### COLLECTED MATERIAL
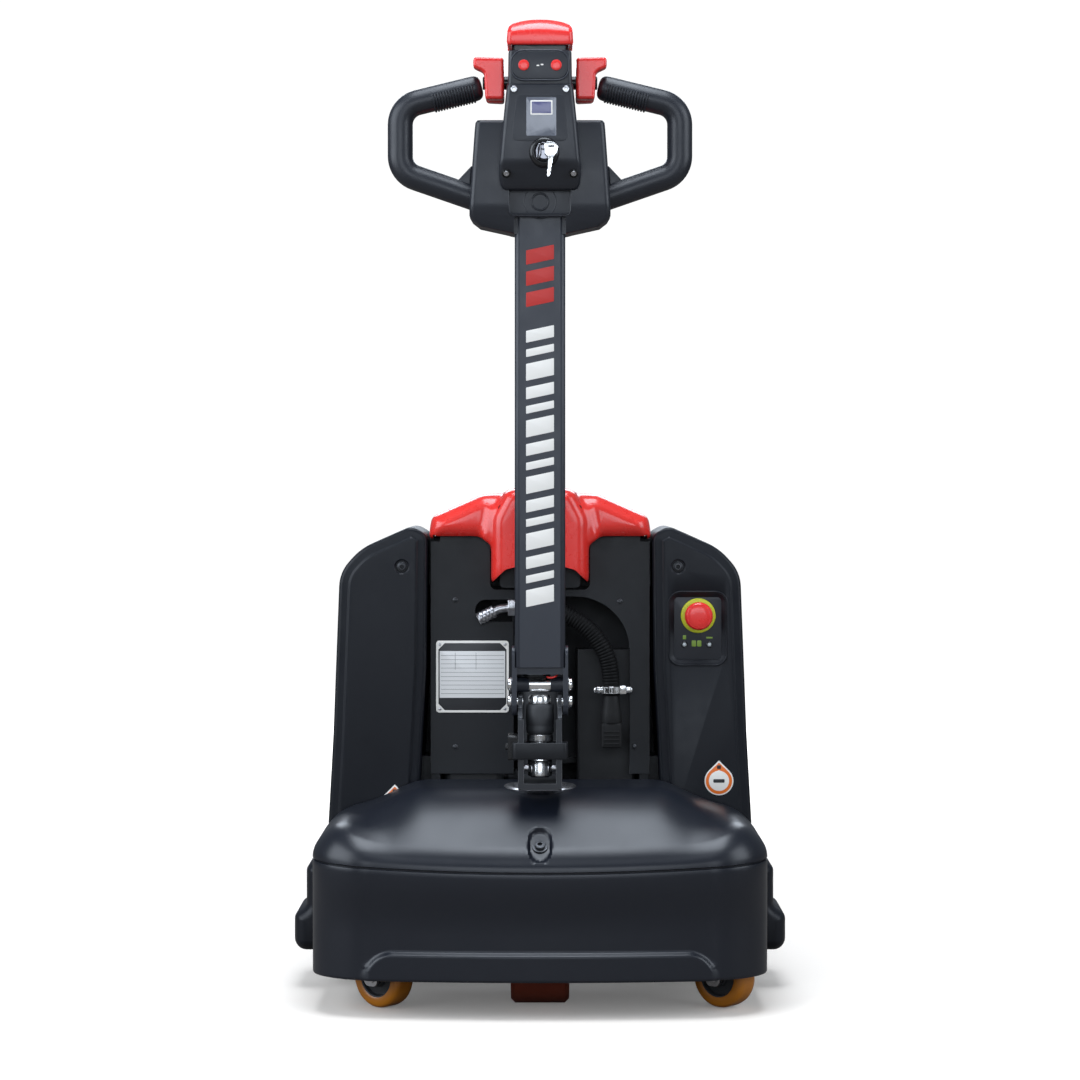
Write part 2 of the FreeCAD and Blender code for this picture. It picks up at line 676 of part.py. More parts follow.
def drive_wheel():
    start = (-DRIVE_W / 2, STEER_Y, DRIVE_R)
    tyre = bevelled_wheel(start, DRIVE_W, DRIVE_R, 15, 5)
    for low in (-DRIVE_W / 2 - 1, DRIVE_W / 2 - 13):
        tyre = tyre.cut(ring("x", (low, STEER_Y, DRIVE_R), 14, 80, 32))
    return join([tyre, rod("x", (-58, STEER_Y, DRIVE_R), 116, 15)])


def steer_bracket():
    base = prism("xy", [(-26, -727), (26, -727), (26, -612), (-26, -612)], 266, 274,
                 [4, 4, 24, 24])
    cheek = prism("yz", [(-725, 268), (-725, 352), (-710, 364), (-710, 380), (-690, 380),
                         (-678, 300), (-664, 268)], 21, 26, [0, 4, 4, 9, 9, 12, 0])
    flange = box(19, 26, -727, -723, 268, 350)
    half = join([cheek, flange])
    half = half.cut(rod("x", (18, TILT_Y, TILT_Z), 12, 6 + FIT))
    half = half.cut(rod("x", (18, TILT_Y, STRUT_Z), 12, 4 + FIT))
    strap = prism("xy", [(-21, -723), (21, -723), (21, -677), (-21, -677)], 304, 321, 9)
    strap = strap.cut(prism("xy", [(-17, -730), (17, -730), (17, -683), (-17, -683)],
                            303, 322, 7))
    return join([base, strap] + both(half))


def tilt_pins():
    pin = join([rod("x", (20, TILT_Y, TILT_Z), 13.5, 6), rod("x", (33.4, TILT_Y, TILT_Z), 5, 8)])
    return Part.makeCompound(both(pin))


def tilt_sensor():
    body = prism("yz", [(-722, 301), (-722, 331), (-688, 331), (-688, 301)], -38, -26, 3)
    screws = [rod("x", (-41, y, 316), 15, 3) for y in (-716, -694)]
    return join([body] + screws)


def strut_lower():
    eye = rod("x", (-11, TILT_Y, STRUT_Z), 22, 11.2)
    pin = rod("x", (-20.5, TILT_Y, STRUT_Z), 41, 4)
    return join([eye, pin, rod("z", (0, TILT_Y, STRUT_Z), 50, 11.2)])


def strut_upper():
    shape = join([rod("z", (0, TILT_Y, 323), 10, 13.7), rod("z", (0, TILT_Y, 332), 35, 16.4),
                  rod("z", (0, TILT_Y, 366), 12, 12.5)])
    return shape.cut(rod("z", (0, TILT_Y, 320), 42, 11.2 + FIT))


# ---- tiller ----

def tiller_tube():
    def section(inset, low, high, radius):
        x, front, back = TUBE_W / 2 - inset, TILT_Y - TUBE_D / 2 + inset, TILT_Y + TUBE_D / 2 - inset
        return prism("xy", [(-x, front), (x, front), (x, back), (-x, back)], low, high, radius)
    return section(0, TUBE_BOTTOM, TUBE_TOP, 6).cut(
        section(TUBE_WALL, TUBE_BOTTOM - 1, TUBE_TOP + 1, 3))


def tiller_ears():
    cheek = prism("yz", [(-719, 411), (-719, 366), (-716, 354), (-684, 354), (-681, 366),
                         (-681, 411)], 27.5, 33.3, [0, 6, 10, 10, 6, 0])
    strap = prism("yz", [(-719, 409), (-719, 436), (-681, 436), (-681, 409)], TUBE_W / 2,
                  33.3, [0, 10, 10, 0])
    half = join([cheek, strap]).cut(rod("x", (25, TILT_Y, TILT_Z), 12, 6 + FIT))
    core = prism("xy", [(-25, -715), (25, -715), (25, -685), (-25, -685)], 403, 440, 3)
    seat = box(-28, 28, -716, -684, 403, 410.9)
    bush = rod("x", (13, TILT_Y, EYE_Z), 15, 9)
    eye = rod("x", (-13.3, TILT_Y, EYE_Z), 26.6, 8.5)
    return join([core, seat, eye] + both(bush) + both(half))


def head_housing():
    outline = [(76, 1058), (83.5, 943), (70, 932), (31, 924), (-31, 924), (-70, 932),
               (-83.5, 943), (-76, 1058)]
    block = prism("xz", outline, HOUSING_FRONT, HOUSING_BACK, [8, 12, 8, 0, 0, 8, 12, 8])
    shape = block.cut(box(-TUBE_W / 2, TUBE_W / 2, TILT_Y - TUBE_D / 2, TILT_Y + TUBE_D / 2,
                          900, TUBE_TOP))
    waist = prism("xy", [(-95, -740), (-95, -716), (-60, -716), (-40, -730)], 900, 973)
    return shape.cut(waist).cut(mirrored(waist))


def head_pod():
    face = [(37, POD_TOP), (37, 1100), (48, 990), (46, 975), (-46, 975), (-48, 990),
            (-37, 1100), (-37, POD_TOP)]
    radii = [4, 20, 6, 6, 6, 6, 20, 4]
    front = prism("xz", face, POD_FRONT, HOUSING_FRONT, radii)
    upper = prism("xz", [(37, POD_TOP), (37, 1059), (-37, 1059), (-37, POD_TOP)],
                  HOUSING_FRONT - 1, POD_BACK, [4, 0, 0, 4])
    boss = rod("y", (KEY_X, POD_FRONT - 6, KEY_Z), 7, 17)
    pod = join([front, upper, boss])
    pod = pod.cut(rod("y", (KEY_X, POD_FRONT - 7, KEY_Z), 22, 9 + FIT))
    pod = pod.cut(rod("z", (0, GUIDE_Y, HEAD_BUTTON_Z), 30, 12 + FIT))
    for x in (-HEAD_BUTTON_X, HEAD_BUTTON_X):
        pod = pod.cut(rod("y", (x, POD_FRONT - 1, HEAD_BUTTON_Z), 12, 4 + FIT))
    return pod.cut(prism("xz", [(-22, 1043), (-22, 1080), (22, 1080), (22, 1043)],
                         POD_FRONT - 1, POD_FRONT + 1.5, 3))


def button_plate():
    plate = prism("xz", [(-33, 1102), (-33, 1135), (33, 1135), (33, 1102)],
                  POD_FRONT - 3, POD_FRONT, 14)
    for x in (-HEAD_BUTTON_X, HEAD_BUTTON_X):
        plate = plate.cut(rod("y", (x, POD_FRONT - 4, HEAD_BUTTON_Z), 6, 4 + FIT))
    return plate


def handle():
    """One closed half of the steering handle: grip, outer upright and lower arm."""
    corners = [Vec(68, TILT_Y, 1101), Vec(166, TILT_Y, 1077), Vec(166, TILT_Y, 999),
               Vec(79, TILT_Y, 969)]
    turn_radius = 26
    edges = []
    start = corners[0]
    for i in (1, 2):
        back = (corners[i - 1] - corners[i]).normalize()
        ahead = (corners[i + 1] - corners[i]).normalize()
        half = back.getAngle(ahead) / 2
        reach = turn_radius / math.tan(half)
        inside = turn_radius / math.sin(half) - turn_radius
        middle = corners[i] + (back + ahead).normalize() * inside
        edges.append(Part.LineSegment(start, corners[i] + back * reach).toShape())
        start = corners[i] + ahead * reach
        edges.append(Part.Arc(corners[i] + back * reach, middle, start).toShape())
    edges.append(Part.LineSegment(start, corners[3]).toShape())
    path = Part.Wire(edges)
    circle = Part.Wire([Part.Circle(corners[0], corners[1] - corners[0], HANDLE_R).toShape()])
    tube = path.makePipeShell([circle], True, False)
    stub = rod("x", (37, TILT_Y, SHAFT_Z), 36, 8)
    gusset = prism("xz", [(82, 1006), (86, 955), (112, 968)], -704, -696)
    trim = prism("xz", [(60, 900), (60, 1070), (75.2, 1070), (83.5, 943), (82, 900)], -760, -640)
    return join([tube, stub, gusset]).cut(trim)


def throttle():
    drum = ring("x", (42, TILT_Y, SHAFT_Z), 22, 25, 8 + FIT)
    paddle = prism("xz", [(44, 1112), (44, 1131), (77, 1133), (77, 1124), (64, 1118),
                          (64, 1112)], -722, -707, [0, 3, 3, 3, 0, 0])
    return Part.makeCompound(both(join([drum, paddle])))


def belly_button():
    cap = prism("xz", [(39, 1147), (36, 1172), (14, 1178), (-14, 1178), (-36, 1172),
                       (-39, 1147)], -748, -690, [3, 8, 30, 30, 8, 3])
    return join([cap, rod("z", (0, GUIDE_Y, 1124), 25, 12)])


def push_button(x):
    return join([rod("y", (x, POD_FRONT - 9, HEAD_BUTTON_Z), 3.5, 6.5),
                 rod("y", (x, POD_FRONT - 6, HEAD_BUTTON_Z), 14, 4)])


def key():
    barrel = rod("y", (KEY_X, POD_FRONT - 10, KEY_Z), 20, 9)
    neck = box(3.5, 6.5, POD_FRONT - 15, POD_FRONT - 9, 1012, 1022)
    bow = prism("xz", [(-5, 1026), (15, 1026), (15, 1006), (-5, 1006)],
                POD_FRONT - 18, POD_FRONT - 15, 8)
    blade = prism("xz", [(2, 1008), (8, 1008), (8, 984), (5, 981), (2, 984)],
                  POD_FRONT - 17.5, POD_FRONT - 15.5)
    return join([barrel, neck, bow, blade])


def estop_button():
    head = rod("y", (ESTOP_X, PANEL_FRONT - 21, ESTOP_Z), 13, 17.5)
    stem = rod("y", (ESTOP_X, PANEL_FRONT - 10, ESTOP_Z), 30, 9.2)
    return join([head, stem])


def nodes():
    right_fork, right_arm, right_wheel = fork(), load_arm(), load_wheel()
    right_rod, right_handle, right_bumper = push_rod(), handle(), bumper()
    result = {
        "chassis_frame": chassis_frame(), "steer_bearing": steer_bearing(),
        "drive_cover": drive_cover(), "cover_bolt": cover_bolt(),
        "centre_panel": centre_panel(), "lift_cylinder": lift_cylinder(),
        "hydraulic_unit": hydraulic_unit(), "motor_controller": motor_controller(),
        "conduit": conduit(), "conduit_clamp": conduit_clamp(),
        "conduit_boot": conduit_boot(), "hose_fitting": hose_fitting(),
        "data_plate": data_plate(), "lift_frame": lift_frame(),
        "fork_right": right_fork, "fork_left": mirrored(right_fork),
        "side_panel_left": side_panel_left(), "side_panel_right": side_panel_right(),
        "bumper_right": right_bumper, "bumper_left": mirrored(right_bumper),
        "hood": hood(), "lift_ram": lift_ram(), "ram_head": ram_head(),
        "estop_base": estop_base(), "panel_screws": panel_screws(),
        "battery_case": battery_case(), "battery_handle": battery_handle(),
        "rocker": rocker(), "push_rod_right": right_rod,
        "push_rod_left": mirrored(right_rod), "load_arm_right": right_arm,
        "load_arm_left": mirrored(right_arm), "load_wheel_right": right_wheel,
        "load_wheel_left": mirrored(right_wheel), "steer_shaft": steer_shaft(),
        "gear_case": gear_case(), "drive_motor": drive_motor(),
        "drive_wheel": drive_wheel(), "steer_bracket": steer_bracket(),
        "tilt_pins": tilt_pins(), "tilt_sensor": tilt_sensor(),
        "strut_lower": strut_lower(), "strut_upper": strut_upper(),
        "tiller_tube": tiller_tube(), "tiller_ears": tiller_ears(),
        "head_housing": head_housing(), "head_pod": head_pod(),
        "button_plate": button_plate(), "handle_right": right_handle,
        "handle_left": mirrored(right_handle), "throttle": throttle(),
        "belly_button": belly_button(), "raise_button": push_button(HEAD_BUTTON_X),
        "lower_button": push_button(-HEAD_BUTTON_X), "key": key(), "estop_button": estop_button(),
    }
    for name, side in (("left", -1), ("right", 1)):
        result["caster_fork_" + name] = caster_fork(side)
        result["caster_wheel_" + name] = caster_wheel(side)
    return result


def main():
    os.makedirs("parts", exist_ok=True)
    for name, shape in nodes().items():
        if not shape.isValid():
            raise ValueError(name + " is not a valid shape")
        print(name, len(shape.Solids), "solid", round(shape.Volume / 1000.0, 2), "cm3")
        shape.exportStep("parts/" + name + ".step")


main()
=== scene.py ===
"""Looks of the electric pallet truck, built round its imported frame.

Shapes are given in millimetres in the row frame (X right, Y towards the fork tips,
Z up) and become metres when a mesh is made.
"""
import json
import math

import bmesh
import bpy
from mathutils import Matrix, Vector


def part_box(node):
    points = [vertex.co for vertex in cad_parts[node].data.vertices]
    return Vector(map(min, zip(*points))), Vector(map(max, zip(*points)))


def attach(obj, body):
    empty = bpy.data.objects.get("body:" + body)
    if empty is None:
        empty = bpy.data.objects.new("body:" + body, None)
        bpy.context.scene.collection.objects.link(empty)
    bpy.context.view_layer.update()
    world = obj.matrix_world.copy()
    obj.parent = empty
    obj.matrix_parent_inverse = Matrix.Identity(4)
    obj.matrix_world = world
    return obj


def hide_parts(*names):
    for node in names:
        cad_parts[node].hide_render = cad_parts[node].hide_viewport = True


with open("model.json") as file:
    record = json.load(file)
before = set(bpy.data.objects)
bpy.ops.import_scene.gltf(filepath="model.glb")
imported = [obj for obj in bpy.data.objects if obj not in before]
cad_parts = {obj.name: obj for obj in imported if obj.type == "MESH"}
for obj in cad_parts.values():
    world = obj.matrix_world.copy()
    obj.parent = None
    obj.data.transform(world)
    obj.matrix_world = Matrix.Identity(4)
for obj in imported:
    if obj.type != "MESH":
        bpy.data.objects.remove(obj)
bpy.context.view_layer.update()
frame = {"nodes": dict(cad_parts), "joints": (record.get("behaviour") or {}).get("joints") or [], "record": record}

MM = 0.001
X_AXIS, Y_AXIS, Z_AXIS = (1, 0, 0), (0, 1, 0), (0, 0, 1)
WHITE = (1, 1, 1, 1)


def corners(node):
    """Lowest and highest corner of a CAD node, in millimetres."""
    low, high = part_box(node)
    return [v / MM for v in low], [v / MM for v in high]


# ---------------------------------------------------------------- stage and camera

CAMERA_DISTANCE = 4.105
CAMERA_HEIGHT = 0.63
CAMERA_PITCH = math.radians(1.14)
FOCAL_PIXELS = 2858.0
FRAME_PIXELS = 1080.0
SENSOR = 36.0
FLOOR_SIZE = 40.0
FLOOR_DROP = 0.0005
FLOOR_TONE = 0.75
FLOOR_DIM = 0.17
FLOOR_GLOW = (0.12, 0.9)
FLOOR_FADE = (0.7, 2.4)
BACKDROP = 1.05
AMBIENT = 0.17
SKY = (0.83, 0.905, 1)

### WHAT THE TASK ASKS
Start with the line that contains "for name, side" and end with the line that contains "obj.parent = empty"; give those lines again exactly, and no others.

### WRITTEN RESPONSE
    for name, side in (("left", -1), ("right", 1)):
        result["caster_fork_" + name] = caster_fork(side)
        result["caster_wheel_" + name] = caster_wheel(side)
    return result


def main():
    os.makedirs("parts", exist_ok=True)
    for name, shape in nodes().items():
        if not shape.isValid():
            raise ValueError(name + " is not a valid shape")
        print(name, len(shape.Solids), "solid", round(shape.Volume / 1000.0, 2), "cm3")
        shape.exportStep("parts/" + name + ".step")


main()
=== scene.py ===
"""Looks of the electric pallet truck, built round its imported frame.

Shapes are given in millimetres in the row frame (X right, Y towards the fork tips,
Z up) and become metres when a mesh is made.
"""
import json
import math

import bmesh
import bpy
from mathutils import Matrix, Vector


def part_box(node):
    points = [vertex.co for vertex in cad_parts[node].data.vertices]
    return Vector(map(min, zip(*points))), Vector(map(max, zip(*points)))


def attach(obj, body):
    empty = bpy.data.objects.get("body:" + body)
    if empty is None:
        empty = bpy.data.objects.new("body:" + body, None)
        bpy.context.scene.collection.objects.link(empty)
    bpy.context.view_layer.update()
    world = obj.matrix_world.copy()
    obj.parent = empty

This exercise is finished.